Fiddler Crabs (Uca ssp.)
Fiddler crabs are among the most active and interesting crustaceans that may be kept in the aquarium. Although a bit of work must go into their care, the fascinating behavior exhibited by a colony of fiddler crabs renders the effort worthwhile.
Fiddlers are semiterrestrial crabs that form huge colonies on tidal mud flats throughout the world. Either the right or left claw of the males is greatly enlarged and is used for territorial signaling and defense. These signaling motions seem reminiscent of a person playing the fiddle and have given rise to the animal's common name.
Each fiddler crab constructs a burrow into which it seals itself at high tide. As the tide recedes, the crabs leave their homes and forage in the mud for organic detritus, algae, and the remains of deceased animals. Fiddler crab colonies may contain millions of individuals.
A colony of fiddler crabs will present you with countless hours of entertainment. Once acclimated to captivity, fiddlers quite readily go about their usual activities, constantly foraging and squabbling over territories. Although males are intolerant of each other, they quickly establish territorial boundaries and fights are rarely serious.

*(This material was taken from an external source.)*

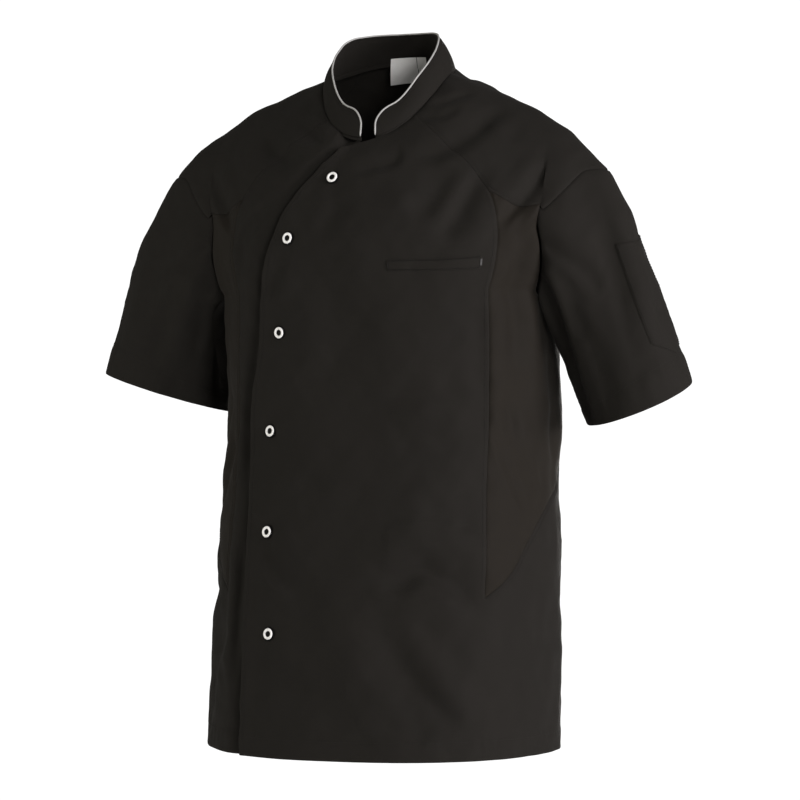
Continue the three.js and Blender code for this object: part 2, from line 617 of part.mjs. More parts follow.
const CORNER_STEPS = [0, 0.5, 1.8, 4, 7.5, 12, 17];  // degrees from a front end, closer at its corner
const CORNER_ANGLE = 24;
function collarAngles() {
  const between = steps(28).map((f) => lerp(COLLAR_START + CORNER_ANGLE, COLLAR_END - CORNER_ANGLE, f));
  const first = CORNER_STEPS.map((angle) => COLLAR_START + angle);
  const last = flip(CORNER_STEPS).map((angle) => COLLAR_END - angle);
  return [...first, ...between, ...last];
}

function collar() {
  const rows = steps(3).map((f) => collarAngles().map((angle) => collarPlace(angle, f * collarTop(angle))));
  return new Sheet().addGrid(rows).close();
}

// Light piping on the outer face, just under the collar's edge, from front end to front end
const PIPING_DROP = 0.7;
const PIPING_SIDES = 8;
const PIPING_STEPS = 76;
function collarPiping() {
  const rising = [0.04, 0.5].map((f) => [COLLAR_START, f * collarTop(COLLAR_START)]);
  const falling = flip(rising).map(([, height]) => [COLLAR_END, height]);
  const edge = collarAngles().map((angle) => [angle, collarTop(angle)]);
  const pairs = [...rising, ...edge, ...falling];
  const line = pairs.map(([angle, height]) => collarPlace(angle, height));
  const points = line.map((place, i) => {
    const before = line[Math.max(i - 1, 0)].outer;
    const after = line[Math.min(i + 1, line.length - 1)].outer;
    const inward = after.clone().sub(before).cross(place.normal).normalize();
    return place.outer.clone().addScaledVector(place.normal, PIPING_RADIUS + TRIM_GAP)
      .addScaledVector(inward, PIPING_DROP);
  });
  const section = new THREE.Shape(steps(PIPING_SIDES).slice(1).map((f) => new THREE.Vector2(
    PIPING_RADIUS * Math.cos(2 * Math.PI * f), PIPING_RADIUS * Math.sin(2 * Math.PI * f))));
  return new THREE.ExtrudeGeometry(section, {
    steps: PIPING_STEPS, bevelEnabled: false, extrudePath: new THREE.CatmullRomCurve3(points),
  });
}

// A ring snap: a domed ring with a sunk middle, turned about its own axis
const SNAP_PROFILE = {
  columns: ['shareOfRadius', 'shareOfHeight'],
  rows: [[0, 0], [1, 0], [1, 0.36], [0.8, 1], [0.42, 1], [0.3, 0.55], [0, 0.55]],
};
const SNAP_SIDES = 14;
function snapGeometry() {
  const profile = SNAP_PROFILE.rows.map(([r, h]) => new THREE.Vector2(r * SNAP_RADIUS, h * SNAP_HEIGHT));
  return new THREE.LatheGeometry(profile, SNAP_SIDES);
}

function chestWelt() {
  const middle = bodyPlace(WELT.angle, WELT.level).outer;
  const perDegree = bodyPlace(WELT.angle + 1, WELT.level).outer.distanceTo(middle);
  const grid = steps(2).map((g) => steps(FRONT_COLUMNS).map((f) => {
    const angle = WELT.angle + (f - 0.5) * WELT.length / perDegree;
    const level = WELT.level + (f - 0.5) * WELT.slant + (g - 0.5) * WELT.width;
    return bodyPlace(angle, level, TRIM_GAP + TRIM_WALL, TRIM_WALL);
  }));
  return new Sheet().addGrid(grid).close();
}

function sleevePocket(side) {
  const { column, row, halfWidth, length, pointRise, tipHalf, lean } = SLEEVE_POCKET;
  const faces = sleeveRows(side);
  const at = (i, j) => onFaces(faces, i, j, SLEEVE_TRIM_GAP + TRIM_WALL, TRIM_WALL);
  const perColumn = at(column + 0.5, row + 1).outer.distanceTo(at(column - 0.5, row + 1).outer);
  const perRow = at(column, row + 1).outer.distanceTo(at(column, row).outer);
  const grid = steps(16).map((down) => steps(8).map((f) => {
    const half = Math.min(halfWidth, lerp(halfWidth, tipHalf, 1 - (1 - down) * length / pointRise));
    const aside = lerp(half, -half, f) + lean * down;
    return at(column + aside / perColumn, row + down * length / perRow);
  }));
  return new Sheet().addGrid(grid).close();
}

// A label sewn at the back neck, on the inside of the back panel
const NECK_DEGREE_MM = 1.3;
const LABEL_TOP = -2;
function backLabel({ from, to, drop }) {
  const inward = -CLOTH - 2 * TRIM_GAP;
  const grid = steps(3).map((g) => steps(4).map((f) => bodyPlace(
    180 - lerp(from, to, f) / NECK_DEGREE_MM, LABEL_TOP - drop * g, inward, TRIM_WALL)));
  return new Sheet().addGrid(grid).close();
}

const jacket = new THREE.Group();

function addPiece(name, geometry, finish) {
  const mesh = new THREE.Mesh(geometry, new THREE.MeshStandardMaterial(finish));
  mesh.name = name;
  jacket.add(mesh);
  return mesh;
}

// The underlapping front drops under the overlapping one, a little before the closing edge
const closingAngle = (() => {
  const rows = flip([[-16, 0], ...OVERLAP_EDGE]).map(([angle, level]) => [level, -angle]);
  return (level) => along(rows, level)[0];
})();
const underlapLift = (angle, level) => {
  const edge = closingAngle(level);
  return -LAYER_DROP * (1 - smoothstep(angle, edge + LAYER_RAMP.from, edge + LAYER_RAMP.to));
};

addPiece('front_left', front(1, OVERLAP_TOP, OVERLAP_EDGE, () => 0), DARK_TWILL);
addPiece('front_right', front(-1, UNDERLAP_TOP, UNDERLAP_EDGE, underlapLift), DARK_TWILL);
addPiece('back', back(), DARK_TWILL);
addPiece('collar', collar(), DARK_TWILL);
addPiece('collar_piping', collarPiping(), LIGHT_PIPING);
[['left', 1], ['right', -1]].forEach(([word, side]) => {
  addPiece(`side_insert_${word}`, sideInsert(side), STRETCH_CLOTH);
  addPiece(`yoke_${word}`, yoke(side), DARK_TWILL);
  addPiece(`sleeve_${word}`, sleeve(side), DARK_TWILL);
});
addPiece('chest_pocket_welt', chestWelt(), DARK_TWILL);
addPiece('sleeve_pocket', sleevePocket(1), DARK_TWILL);
addPiece('neck_label', backLabel(LABEL), LABEL_CLOTH);
addPiece('size_tab', backLabel(SIZE_TAB), LABEL_CLOTH);
SNAPS.rows.forEach(([angle, level], i) => {
  const seat = bodyPlace(angle, level, TRIM_GAP);
  const snap = addPiece(`snap_${i + 1}`, snapGeometry(), LIGHT_SNAP);
  snap.position.copy(seat.outer);
  snap.quaternion.setFromUnitVectors(new THREE.Vector3(0, 1, 0), seat.normal);
});

export default jacket;
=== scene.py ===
"""Chef jacket with short sleeves, filled out as when worn: cloth, seams, snaps and piping."""
import math

import bpy
import numpy as np
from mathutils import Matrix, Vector
from mathutils.kdtree import KDTree


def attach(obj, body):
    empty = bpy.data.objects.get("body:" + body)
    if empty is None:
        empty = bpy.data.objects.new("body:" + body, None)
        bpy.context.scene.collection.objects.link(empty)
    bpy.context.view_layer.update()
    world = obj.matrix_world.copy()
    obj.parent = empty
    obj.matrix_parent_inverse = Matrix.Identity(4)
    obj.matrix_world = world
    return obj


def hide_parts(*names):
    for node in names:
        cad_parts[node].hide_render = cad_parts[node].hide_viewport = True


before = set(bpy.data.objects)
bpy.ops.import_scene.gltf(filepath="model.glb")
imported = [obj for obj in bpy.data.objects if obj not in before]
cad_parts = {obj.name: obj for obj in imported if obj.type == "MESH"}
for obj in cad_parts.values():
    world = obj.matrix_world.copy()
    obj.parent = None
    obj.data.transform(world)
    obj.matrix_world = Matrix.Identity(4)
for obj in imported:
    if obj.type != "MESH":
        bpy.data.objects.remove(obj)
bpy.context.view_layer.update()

# The jacket's form is worked out in millimetres, in the frame's axes, and made in metres.
MM = 0.001
HEM_Z = -733
ARMPIT_Z = -240

# Body sections from the hem up: z, half width, front depth, back depth, centre y, roundness
BODY_SECTIONS = np.array([
    (-733, 196, 148, 118, -2, 0.86),
    (-600, 193, 144, 118, 6, 0.86),
    (-450, 188, 138, 122, 21, 0.86),
    (-330, 186, 132, 128, 27, 0.86),
    (-240, 187, 124, 130, 18, 0.88),
])
NECK_HALF_WIDTH = 73
NECK_FRONT = {"y": -62, "z": -74, "bend": 1.35}
NECK_SIDE = {"y": 17, "z": 2}
NECK_BACK = {"y": 78, "z": 24, "bend": 1.2}
NECK_ROUNDNESS = 0.93
RIM = {"half_width": 58, "front_y": -52, "side_y": 1, "back_y": 61}
# The collar's upper edge: angle from the front centre, z
RIM_HEIGHTS = np.array([(0, -44), (30, -35), (60, -4), (90, 23), (105, 37), (120, 45.5), (135, 49),
                        (150, 51), (180, 52)])

# Handles of the curves that carry a body section up to the neck
SHOULDER_OUTER = {"x": 300, "y": 6, "z": -64, "swing": 52}
SHOULDER_INNER = {"x": 93, "y": -8, "z": -48, "swing": 10}
SHOULDER_FOCUS = 5
CHEST_RISE = 75
BACK_RISE = 95
CHEST_FALL = (50, -38, -52)
BACK_FALL = (50, 44, -40)

# The armhole on the body: turn around the sleeve from its top, body angle, body level
ARMHOLE = np.array([
    (0, 91, -102), (40, 74, -115), (81, 62, -172), (110, 62.5, -202), (145, 73, -237),
    (180, 92, -258), (215, 113, -237), (250, 121, -206), (279, 118, -172), (320, 108, -115),
])
CUFFS = {
    1: {"x": 283, "y": 20, "z": -361, "long": 68, "short": 46, "twist": 35,
        "rise_out": 0.4, "rise_back": 0.3},
    -1: {"x": 272, "y": 20, "z": -349, "long": 72, "short": 48, "twist": 25,
         "rise_out": 0.32, "rise_back": -0.03},
}
SLEEVE_AXIS = np.array((0.356, 0.03, -0.934))
SLEEVE_LEAVE = (58, 44.5, 14.5)
SLEEVE_ARRIVE = (78, 38, 10)
SLEEVE_LENGTH = 240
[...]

To observe their natural behaviors, you should provide your fiddler crabs with a mud or sand beach. The substrate should be 6 to 8 inches deep so that the crabs may construct comfortable burrows. Newly introduced crabs may take several weeks to settle in and will only rarely show themselves during that time. Eventually, however, they will become quite bold and hearty captives. Strangely, fiddler crabs seem completely unaffected by the lack of tidal influences in captivity and soon establish their own pattern of active and resting periods.

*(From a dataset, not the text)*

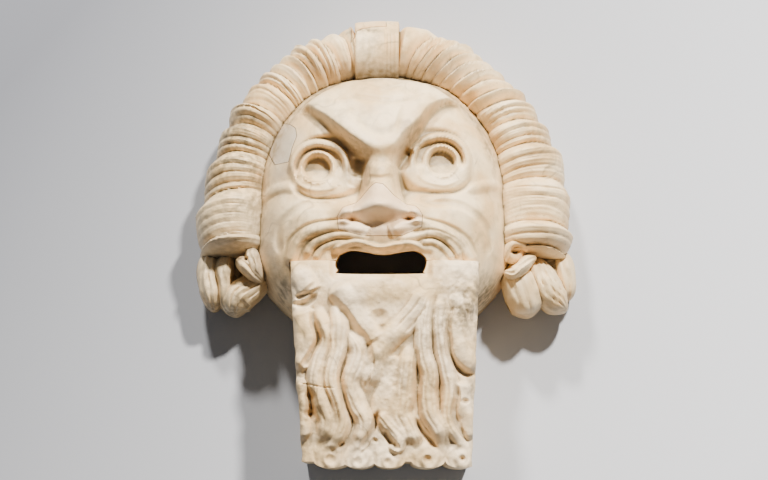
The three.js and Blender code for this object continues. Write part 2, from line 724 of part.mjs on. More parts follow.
// The mouth: straight below, waved above
function mouthCutter() {
  const waveTop = [
    [0.04, -0.16], [0.17, 0.04], [0.32, -0.02], [0.46, -0.13], [0.58, -0.13], [0.73, -0.02], [0.88, 0.02],
    [0.98, -0.22],
  ];
  const width = mouthRightX - mouthLeftX;
  const opening = mouthTopY - mouthBottomY;
  const outline = [
    ...waveTop.map(([x, y]) => [mouthLeftX + x * width, mouthTopY + y * opening]),
    [mouthRightX, mouthTopY - 0.5 * opening],
    [mouthRightX - 4, mouthBottomY + 3],
    [mouthRightX - 12, mouthBottomY],
    [mouthLeftX + 10, mouthBottomY],
    [mouthLeftX + 3, mouthBottomY + 5],
    [mouthLeftX, mouthTopY - 0.55 * opening],
  ].reverse();
  return prism(outline, 60, 300);
}

function hollowCutter() {
  const ball = new THREE.SphereGeometry(1, 18, 10).rotateX(Math.PI / 2);
  ball.scale(hollowHalfWidth, hollowHalfHeight, hollowDepth).translate(faceCentreX, hollowCentreY, 0);
  return solidOf(ball);
}

// Everything in front of the flat back
function inFront() {
  return solidOf(new THREE.BoxGeometry(900, 900, 400).translate(0, 0, 200));
}

const openings = hollowCutter().add(mouthCutter());
const stone = carvedStone().intersect(inFront()).subtract(openings);
const maskBody = stone
  .subtract(beardSeat(jointGap))
  .subtract(prism(noseOutline, noseSeatHeight, 300, jointGap))
  .subtract(prism(patchOutline, patchSeatHeight, 300, jointGap))
  .subtract(prism(capOutline, capSeatHeight, 300, jointGap));
const pieces = {
  mask_body: maskBody,
  beard_block: beardBlock().intersect(inFront()).subtract(openings),
  nose: stone.intersect(prism(noseOutline, noseSeatHeight, 300)),
  temple_patch: stone.intersect(prism(patchOutline, patchSeatHeight, 300)),
  topknot_cap: stone.intersect(prism(capOutline, capSeatHeight, 300)),
};

const finishes = {
  mask_body: { color: 0xe6dccb, roughness: 0.55 },
  beard_block: { color: 0xdccbb0, roughness: 0.7 },
  nose: { color: 0xeae1d8, roughness: 0.5 },
  temple_patch: { color: 0xc9c1b6, roughness: 0.6 },
  topknot_cap: { color: 0xe8d3b8, roughness: 0.6 },
};

function meshOf(name, solid) {
  const { vertProperties, triVerts } = solid.getMesh();
  const geometry = new THREE.BufferGeometry();
  geometry.setAttribute("position", new THREE.BufferAttribute(vertProperties, 3));
  geometry.setIndex(new THREE.BufferAttribute(triVerts, 1));
  geometry.computeVertexNormals();
  const mesh = new THREE.Mesh(geometry, new THREE.MeshStandardMaterial({ ...finishes[name], metalness: 0 }));
  mesh.name = name;
  return mesh;
}

const mask = new THREE.Group();
for (const [name, solid] of Object.entries(pieces)) mask.add(meshOf(name, solid));

export default mask;
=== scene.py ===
# A carved marble theatre mask, lying on its flat back on a pale floor.
# Lengths in the carving functions are millimetres; meshes are turned to metres when they are finished.
import math
import time

import bmesh
import bpy
import numpy as np
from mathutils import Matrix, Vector


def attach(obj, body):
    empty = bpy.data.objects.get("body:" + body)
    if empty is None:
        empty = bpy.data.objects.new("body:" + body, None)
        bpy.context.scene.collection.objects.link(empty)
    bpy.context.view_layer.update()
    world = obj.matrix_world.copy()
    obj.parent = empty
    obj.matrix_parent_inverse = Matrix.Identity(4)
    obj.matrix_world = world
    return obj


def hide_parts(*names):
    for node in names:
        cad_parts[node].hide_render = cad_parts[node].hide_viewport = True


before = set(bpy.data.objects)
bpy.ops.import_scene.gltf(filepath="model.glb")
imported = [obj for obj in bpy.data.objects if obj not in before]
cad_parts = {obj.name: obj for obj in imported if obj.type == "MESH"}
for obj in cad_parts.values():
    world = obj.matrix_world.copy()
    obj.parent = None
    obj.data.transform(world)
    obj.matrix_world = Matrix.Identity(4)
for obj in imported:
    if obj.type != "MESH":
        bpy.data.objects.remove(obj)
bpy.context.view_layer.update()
started = time.time()


def report(text):
    print(f"{time.time() - started:6.1f} s  {text}")


# Small curves shared by all the carving
def clamp01(value):
    return np.clip(value, 0.0, 1.0)


def smooth(low, high, value):
    t = clamp01((value - low) / (high - low))
    return t * t * (3 - 2 * t)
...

The world's tidal areas are home to countless species of shrimp, crabs, oysters, spiny lobsters, and other invertebrates. These creatures are most often kept in marine aquariums but actually adapt to, and may even prefer, brackish water.

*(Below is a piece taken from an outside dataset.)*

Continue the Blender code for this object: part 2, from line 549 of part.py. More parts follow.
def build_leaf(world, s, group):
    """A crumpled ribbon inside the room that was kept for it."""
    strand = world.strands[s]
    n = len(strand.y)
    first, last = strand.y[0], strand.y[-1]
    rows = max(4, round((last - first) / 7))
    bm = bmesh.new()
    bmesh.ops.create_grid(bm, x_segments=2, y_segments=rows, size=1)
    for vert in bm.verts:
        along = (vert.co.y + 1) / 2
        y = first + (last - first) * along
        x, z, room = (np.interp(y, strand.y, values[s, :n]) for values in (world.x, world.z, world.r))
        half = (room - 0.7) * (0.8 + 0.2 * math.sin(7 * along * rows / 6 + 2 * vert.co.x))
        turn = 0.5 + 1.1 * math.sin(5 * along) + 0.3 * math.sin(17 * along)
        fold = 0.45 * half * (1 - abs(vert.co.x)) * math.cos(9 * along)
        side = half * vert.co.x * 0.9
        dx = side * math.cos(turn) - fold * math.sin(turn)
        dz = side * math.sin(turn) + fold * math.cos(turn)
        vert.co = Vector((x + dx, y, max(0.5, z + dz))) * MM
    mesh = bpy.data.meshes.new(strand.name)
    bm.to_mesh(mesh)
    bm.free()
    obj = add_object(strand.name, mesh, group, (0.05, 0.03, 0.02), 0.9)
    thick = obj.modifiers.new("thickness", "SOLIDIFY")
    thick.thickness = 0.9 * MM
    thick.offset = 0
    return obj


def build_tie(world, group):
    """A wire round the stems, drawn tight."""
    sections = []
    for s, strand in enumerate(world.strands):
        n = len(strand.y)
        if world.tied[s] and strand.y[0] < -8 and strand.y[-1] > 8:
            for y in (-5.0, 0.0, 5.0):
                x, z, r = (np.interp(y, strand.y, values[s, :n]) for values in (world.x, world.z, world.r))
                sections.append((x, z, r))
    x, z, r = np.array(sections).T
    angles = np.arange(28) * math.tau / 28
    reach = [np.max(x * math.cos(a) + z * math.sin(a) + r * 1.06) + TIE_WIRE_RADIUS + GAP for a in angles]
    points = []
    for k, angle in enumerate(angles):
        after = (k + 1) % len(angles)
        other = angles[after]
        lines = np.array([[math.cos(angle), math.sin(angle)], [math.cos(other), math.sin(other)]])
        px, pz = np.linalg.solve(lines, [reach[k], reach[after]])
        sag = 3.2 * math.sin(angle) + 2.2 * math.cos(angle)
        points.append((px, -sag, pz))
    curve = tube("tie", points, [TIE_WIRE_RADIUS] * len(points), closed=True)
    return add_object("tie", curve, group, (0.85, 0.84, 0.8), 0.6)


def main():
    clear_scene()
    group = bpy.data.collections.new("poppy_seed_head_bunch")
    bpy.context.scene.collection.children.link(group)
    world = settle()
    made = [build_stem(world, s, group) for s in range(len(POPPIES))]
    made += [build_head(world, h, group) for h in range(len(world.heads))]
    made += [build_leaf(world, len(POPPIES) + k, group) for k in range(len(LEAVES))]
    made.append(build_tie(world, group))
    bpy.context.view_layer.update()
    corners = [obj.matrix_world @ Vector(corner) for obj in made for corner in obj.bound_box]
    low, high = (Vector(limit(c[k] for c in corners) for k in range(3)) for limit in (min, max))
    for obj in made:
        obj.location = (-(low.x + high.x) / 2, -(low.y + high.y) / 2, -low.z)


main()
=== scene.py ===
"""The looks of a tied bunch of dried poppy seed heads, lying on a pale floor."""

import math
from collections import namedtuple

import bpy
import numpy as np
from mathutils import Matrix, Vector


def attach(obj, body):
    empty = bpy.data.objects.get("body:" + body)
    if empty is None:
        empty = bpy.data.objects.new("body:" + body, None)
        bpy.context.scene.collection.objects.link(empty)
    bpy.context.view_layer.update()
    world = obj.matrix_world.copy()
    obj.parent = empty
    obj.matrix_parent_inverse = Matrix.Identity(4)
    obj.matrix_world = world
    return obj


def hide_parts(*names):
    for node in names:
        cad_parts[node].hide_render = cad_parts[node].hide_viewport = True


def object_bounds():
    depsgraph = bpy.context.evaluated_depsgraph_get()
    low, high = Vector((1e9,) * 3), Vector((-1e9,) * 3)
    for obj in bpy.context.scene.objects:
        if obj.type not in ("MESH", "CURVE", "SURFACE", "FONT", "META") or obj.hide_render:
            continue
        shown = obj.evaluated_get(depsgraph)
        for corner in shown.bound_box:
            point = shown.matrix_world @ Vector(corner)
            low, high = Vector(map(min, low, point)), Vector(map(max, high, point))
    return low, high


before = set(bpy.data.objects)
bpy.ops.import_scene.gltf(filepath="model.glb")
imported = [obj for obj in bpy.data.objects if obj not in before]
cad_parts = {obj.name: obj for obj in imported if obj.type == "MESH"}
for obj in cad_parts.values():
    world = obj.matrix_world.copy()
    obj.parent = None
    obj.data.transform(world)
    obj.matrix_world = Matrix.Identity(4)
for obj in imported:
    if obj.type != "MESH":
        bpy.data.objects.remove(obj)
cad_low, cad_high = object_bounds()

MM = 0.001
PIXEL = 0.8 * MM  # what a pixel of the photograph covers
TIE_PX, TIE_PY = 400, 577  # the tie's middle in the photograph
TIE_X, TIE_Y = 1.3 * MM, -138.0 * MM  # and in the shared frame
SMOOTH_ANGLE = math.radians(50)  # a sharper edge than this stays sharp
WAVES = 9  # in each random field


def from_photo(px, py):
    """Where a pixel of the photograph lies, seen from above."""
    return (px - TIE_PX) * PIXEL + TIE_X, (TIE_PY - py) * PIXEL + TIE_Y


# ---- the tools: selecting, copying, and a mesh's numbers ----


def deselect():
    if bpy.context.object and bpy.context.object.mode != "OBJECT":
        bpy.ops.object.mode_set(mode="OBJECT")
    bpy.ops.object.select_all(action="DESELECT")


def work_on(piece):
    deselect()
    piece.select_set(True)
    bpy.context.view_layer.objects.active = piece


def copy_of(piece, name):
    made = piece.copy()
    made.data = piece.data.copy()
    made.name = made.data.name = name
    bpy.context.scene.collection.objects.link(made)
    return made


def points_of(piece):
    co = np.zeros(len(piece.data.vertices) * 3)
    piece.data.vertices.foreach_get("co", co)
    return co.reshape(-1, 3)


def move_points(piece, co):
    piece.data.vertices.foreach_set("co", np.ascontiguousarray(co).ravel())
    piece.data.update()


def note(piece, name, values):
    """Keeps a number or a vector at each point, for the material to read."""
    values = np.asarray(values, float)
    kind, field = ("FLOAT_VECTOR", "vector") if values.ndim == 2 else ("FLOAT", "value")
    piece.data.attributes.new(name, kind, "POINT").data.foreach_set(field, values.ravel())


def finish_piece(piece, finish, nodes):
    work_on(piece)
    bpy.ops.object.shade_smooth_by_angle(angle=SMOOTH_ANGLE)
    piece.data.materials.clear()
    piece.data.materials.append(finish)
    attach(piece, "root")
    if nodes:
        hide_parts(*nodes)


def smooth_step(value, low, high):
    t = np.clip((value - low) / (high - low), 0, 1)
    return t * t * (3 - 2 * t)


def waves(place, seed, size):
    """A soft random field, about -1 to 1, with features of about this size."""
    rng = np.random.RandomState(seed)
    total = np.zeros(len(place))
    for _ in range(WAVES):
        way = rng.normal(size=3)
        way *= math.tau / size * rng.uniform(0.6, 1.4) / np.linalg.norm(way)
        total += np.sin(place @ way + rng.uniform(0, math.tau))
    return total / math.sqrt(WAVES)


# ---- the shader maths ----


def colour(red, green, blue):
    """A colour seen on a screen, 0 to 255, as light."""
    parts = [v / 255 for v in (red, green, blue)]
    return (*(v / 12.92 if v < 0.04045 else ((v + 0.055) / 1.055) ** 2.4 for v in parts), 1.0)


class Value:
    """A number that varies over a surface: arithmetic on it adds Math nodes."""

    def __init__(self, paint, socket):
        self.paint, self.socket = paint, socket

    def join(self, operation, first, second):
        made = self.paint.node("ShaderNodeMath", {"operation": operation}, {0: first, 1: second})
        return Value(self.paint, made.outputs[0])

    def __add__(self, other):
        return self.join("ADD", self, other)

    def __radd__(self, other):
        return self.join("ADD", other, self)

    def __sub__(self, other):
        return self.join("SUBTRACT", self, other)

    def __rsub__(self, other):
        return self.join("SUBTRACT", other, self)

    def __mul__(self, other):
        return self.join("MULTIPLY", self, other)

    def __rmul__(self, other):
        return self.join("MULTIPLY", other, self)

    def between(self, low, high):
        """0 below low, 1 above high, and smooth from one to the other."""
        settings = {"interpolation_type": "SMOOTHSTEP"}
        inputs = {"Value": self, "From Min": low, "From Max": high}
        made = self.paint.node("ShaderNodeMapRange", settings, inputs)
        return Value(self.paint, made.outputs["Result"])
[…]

These crabs cannot swim but will enter shallow water and walk about on the bottom. It is critical that they are provided with simple methods of leaving the water section of their aquarium. Be sure to include a number of sloping areas and rocks. Fiddler crabs may also be maintained in a terrarium partially filled with mud that has been saturated with saltwater. A bowl containing saltwater for soaking should also be provided. This method of maintaining the crabs offers the advantage of providing them with a greater land surface and allows for a more expansive burrow system.
Fiddler crabs find food by using their tiny claws to sift through the mud at low tide (the male's one large claw is not used for feeding). They do quite well on a diet of moistened fish flakes and pellets. Spread the food evenly around on the mud, because the crabs will exclude others from the immediate vicinity of their own burrows. Fiddler crabs also relish small bits of fish and shrimp. Mud collected at local shorelines will provide them with a valuable source of natural food items.